Once again, the turning point of the innings was the dismissal of Mushfiqur, which came from an unplayable delivery from the veteran Batty, when he produced a lethal ball which pitched, turned and spat to claim the batsman’s glove, presenting a catch to Ballance at short-leg.

Rahman kept fighting despite two quick wickets from seamer Stuart Broad, and he took his side to within just 33 runs of victory, as bad light put a premature end to day 4.

With the possibility of the game going either way on that final morning, England’s hero Ben Stokes produced what was needed, as he found reverse swing like he did in the first innings to take the final two wickets, producing an enthralling win for England, with Rahman stranded on 64.
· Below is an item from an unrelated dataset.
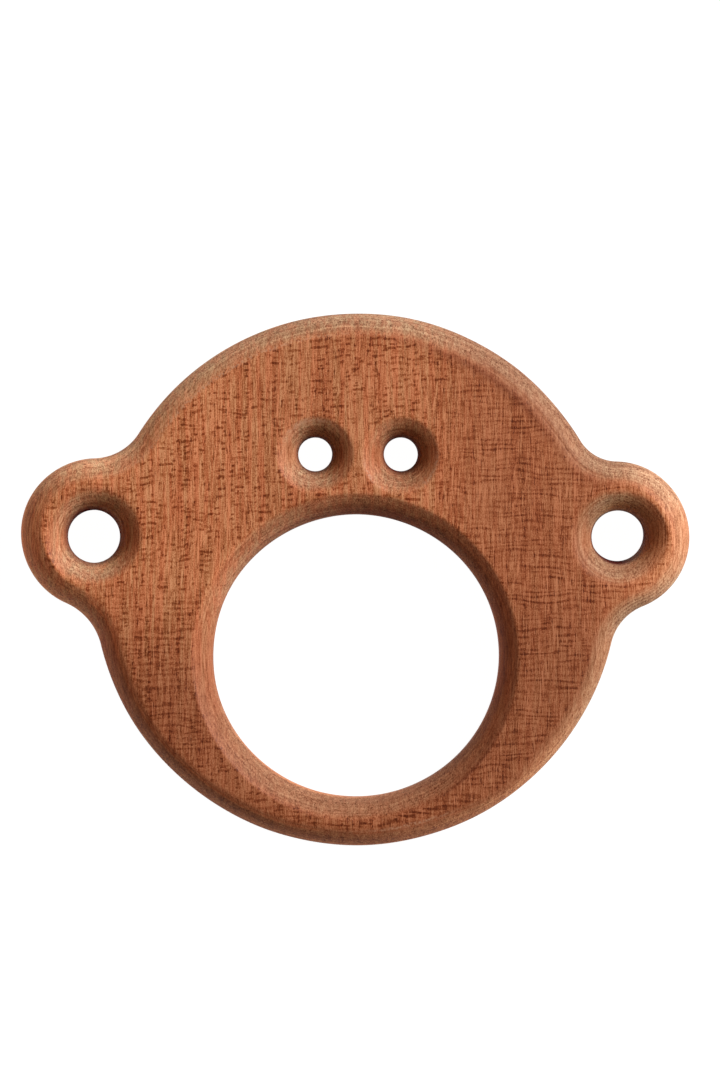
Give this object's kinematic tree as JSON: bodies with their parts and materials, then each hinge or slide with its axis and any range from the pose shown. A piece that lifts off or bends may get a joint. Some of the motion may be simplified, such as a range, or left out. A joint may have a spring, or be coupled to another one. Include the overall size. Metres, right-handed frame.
{
  "type": "wooden animal face ring",
  "caption": "Flat hand-sized hardwood ring cut as an animal's face, with rounded edges and flared through holes for the mouth, eyes and ears.",
  "frame": {"origin": "on the back face, under the middle of the overall outline", "axes": "+X across the ears to the face's right as it is seen, +Y to the top of the head, +Z out of the face; the piece lies on its back"},
  "size_m": [0.1179, 0.0938, 0.015],
  "materials": {
    "oiled_wood": "quarter-sawn reddish-brown hardwood, sanded and thinly oiled, satin to matt"
  },
  "bodies": {
    "root": {"face_plate": "oiled_wood"}
  },
  "joints": []
}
If Bangladesh had pulled off the win, it would have been their first against England in red-ball cricket since their formation as a Test side in 2000. But England arguably ran out deserved winners, thanks in large part to a sensational all-round performance from a distinctly more responsible and mature Ben Stokes.

Both sides will now turn their attention to the second and final Test in Dhaka, which begins on October 28th.

England still have questions persisting over their top order, with Duckett under-performing and Ballance struggling once again. Uncapped 19-year-old Haseeb Hameed and spinner Zafar Ansari could feature in Dhaka, particularly if the selectors decide rotation is key considering the looming five-match Test-series against India next month.

Bangladesh should take much heart from their performance. They have clearly grown as a side in these last few years, and they will give everything to prevent England taking the series win with them. It looks like they have found something special in off-spinner Miraz, and accompanied by the proven quality of Shakib, it is clear that England have not won this series yet.